● **Provided data**:
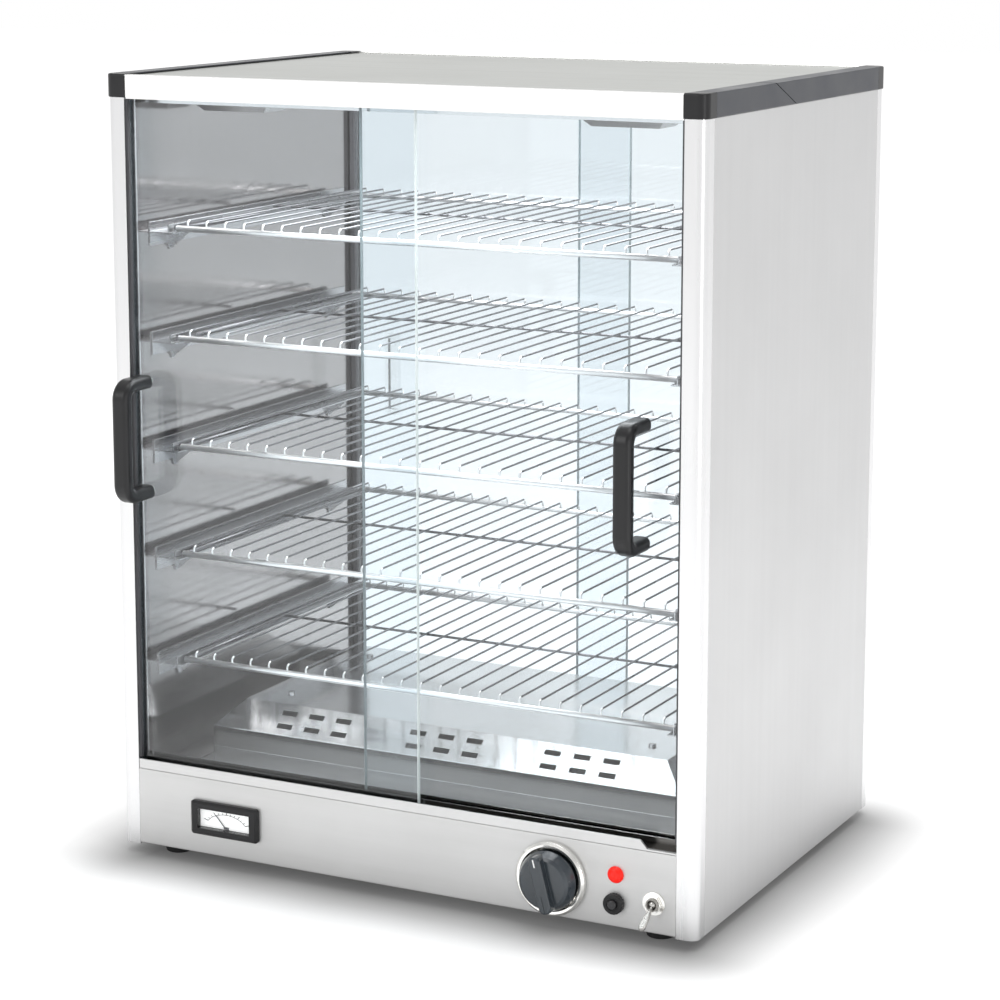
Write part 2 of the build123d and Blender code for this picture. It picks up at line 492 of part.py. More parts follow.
# screws that hold the hat to its skirt, and the rear panel
scr = []
for sx in (-1, 1):
    for sy in (-1, 1):
        x, y = sx * 200, sy * 80
        scr.append(cyl_z(x, y, 3.6, COVER_TOP, COVER_TOP + 2.0))
for x in (-270, -90, 90, 270):
    scr.append(cyl_y(x, 20, 3.4, PY + 0.02, PY + 0.98))
OUT["cover_screws"] = group(scr)


def main():
    os.makedirs("parts", exist_ok=True)
    for name, shape in OUT.items():
        s = Pos(0, Y_SHIFT, 0) * shape
        export_step(s, "parts/%s.step" % name)
    print(len(OUT), "nodes; Y_SHIFT", Y_SHIFT)


main()
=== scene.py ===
import bpy, bmesh, math
from mathutils import Vector, Matrix


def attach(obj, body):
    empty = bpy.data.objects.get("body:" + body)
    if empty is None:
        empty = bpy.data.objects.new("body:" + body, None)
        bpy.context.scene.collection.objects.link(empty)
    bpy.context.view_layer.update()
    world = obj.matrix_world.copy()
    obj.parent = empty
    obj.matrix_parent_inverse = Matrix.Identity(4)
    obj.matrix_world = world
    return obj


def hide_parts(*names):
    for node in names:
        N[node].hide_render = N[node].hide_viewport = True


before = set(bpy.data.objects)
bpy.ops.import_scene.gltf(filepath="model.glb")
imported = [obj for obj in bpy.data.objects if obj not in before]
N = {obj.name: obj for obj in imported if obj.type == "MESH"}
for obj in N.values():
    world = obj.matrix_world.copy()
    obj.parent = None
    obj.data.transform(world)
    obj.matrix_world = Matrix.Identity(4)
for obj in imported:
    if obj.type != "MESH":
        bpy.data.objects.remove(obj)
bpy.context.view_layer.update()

YS = 0.01625          # the cabinet's centre stands this far behind the origin
MM = 0.001

# ------------------------------------------------------------------ camera
SHIFT_PX = -100.0
CAM = (1.2671, -2.4656, 0.9382)
YAW, PITCH, FOC = 0.4733, 0.1753, 2861.7
cam_data = bpy.data.cameras.new("cam")
cam = bpy.data.objects.new("cam", cam_data)
bpy.context.scene.collection.objects.link(cam)
fwd = Vector((-math.sin(YAW) * math.cos(PITCH), math.cos(YAW) * math.cos(PITCH), -math.sin(PITCH)))
right = Vector((math.cos(YAW), math.sin(YAW), 0))
up = right.cross(fwd)
cam.matrix_world = Matrix.Translation(CAM) @ Matrix((right, up, -fwd)).transposed().to_4x4()
cam_data.sensor_width = 36.0
cam_data.lens = FOC / 1000.0 * 36.0
cam_data.shift_y = SHIFT_PX / 1000.0
cam_data.dof.use_dof = False
cam_data.clip_start, cam_data.clip_end = 0.05, 50
bpy.context.scene.camera = cam
bpy.context.scene.view_settings.view_transform = "Standard"
bpy.context.scene.view_settings.look = "None"


# ------------------------------------------------------------------ node helpers
class Tree:
    def __init__(self, name):
        self.m = bpy.data.materials.new(name)
        self.m.use_nodes = True
        self.t = self.m.node_tree
        self.p = self.t.nodes["Principled BSDF"]
        self.out = self.t.nodes["Material Output"]

    def n(self, kind, **kw):
        node = self.t.nodes.new(kind)
        for k, v in kw.items():
            if k.startswith("in_"):
                node.inputs[k[3:].replace("_", " ")].default_value = v
            else:
                setattr(node, k, v)
        return node

    def l(self, a, b):
        self.t.links.new(a, b)

    def coords(self, scale=(1, 1, 1), loc=(0, 0, 0), rot=(0, 0, 0)):
        tc = self.n("ShaderNodeTexCoord")
        mp = self.n("ShaderNodeMapping")
        mp.inputs["Scale"].default_value = scale
        mp.inputs["Location"].default_value = loc
        mp.inputs["Rotation"].default_value = rot
        self.l(tc.outputs["Object"], mp.inputs["Vector"])
        return mp.outputs["Vector"]

    def noise(self, vec, scale, detail=3.0, rough=0.5):
        n = self.n("ShaderNodeTexNoise")
        n.inputs["Scale"].default_value = scale
        n.inputs["Detail"].default_value = detail
        n.inputs["Roughness"].default_value = rough
        self.l(vec, n.inputs["Vector"])
        return n.outputs["Fac"]

    def ramp(self, fac, stops):
        r = self.n("ShaderNodeValToRGB")
        el = r.color_ramp.elements
        while len(el) < len(stops):
            el.new(0.5)
        for e, (p, c) in zip(el, stops):
            e.position = p
            e.color = (c, c, c, 1) if isinstance(c, (int, float)) else (*c, 1)
        self.l(fac, r.inputs["Fac"])
        return r.outputs["Color"]

    def maprange(self, fac, lo, hi, a=0.0, b=1.0):
        r = self.n("ShaderNodeMapRange")
        r.inputs["From Min"].default_value, r.inputs["From Max"].default_value = a, b
        r.inputs["To Min"].default_value, r.inputs["To Max"].default_value = lo, hi
        self.l(fac, r.inputs["Value"])
        return r.outputs["Result"]

    def mixcol(self, fac, c1, c2, blend="MIX"):
        m = self.n("ShaderNodeMix", data_type="RGBA", blend_type=blend)
        if isinstance(fac, (int, float)):
            m.inputs[0].default_value = fac
        else:
            self.l(fac, m.inputs[0])
        for sock, c in ((m.inputs[6], c1), (m.inputs[7], c2)):
            if isinstance(c, tuple):
                sock.default_value = (*c, 1)
            else:
                self.l(c, sock)
        return m.outputs[2]

    def bump(self, h, strength, dist):
        b = self.n("ShaderNodeBump")
        b.inputs["Strength"].default_value = strength
        b.inputs["Distance"].default_value = dist
        self.l(h, b.inputs["Height"])
        return b

    def normal(self, bump=None, bevel=0.0):
        if bevel:
            bv = self.n("ShaderNodeBevel", samples=4)
            bv.inputs["Radius"].default_value = bevel
            if bump is not None:
                self.l(bv.outputs["Normal"], bump.inputs["Normal"])
                self.l(bump.outputs["Normal"], self.p.inputs["Normal"])
            else:
                self.l(bv.outputs["Normal"], self.p.inputs["Normal"])
        elif bump is not None:
            self.l(bump.outputs["Normal"], self.p.inputs["Normal"])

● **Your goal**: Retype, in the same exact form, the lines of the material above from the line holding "for name, shape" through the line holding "before = set(bpy.data.objects)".

● **Response to this task**:
    for name, shape in OUT.items():
        s = Pos(0, Y_SHIFT, 0) * shape
        export_step(s, "parts/%s.step" % name)
    print(len(OUT), "nodes; Y_SHIFT", Y_SHIFT)


main()
=== scene.py ===
import bpy, bmesh, math
from mathutils import Vector, Matrix


def attach(obj, body):
    empty = bpy.data.objects.get("body:" + body)
    if empty is None:
        empty = bpy.data.objects.new("body:" + body, None)
        bpy.context.scene.collection.objects.link(empty)
    bpy.context.view_layer.update()
    world = obj.matrix_world.copy()
    obj.parent = empty
    obj.matrix_parent_inverse = Matrix.Identity(4)
    obj.matrix_world = world
    return obj


def hide_parts(*names):
    for node in names:
        N[node].hide_render = N[node].hide_viewport = True


before = set(bpy.data.objects)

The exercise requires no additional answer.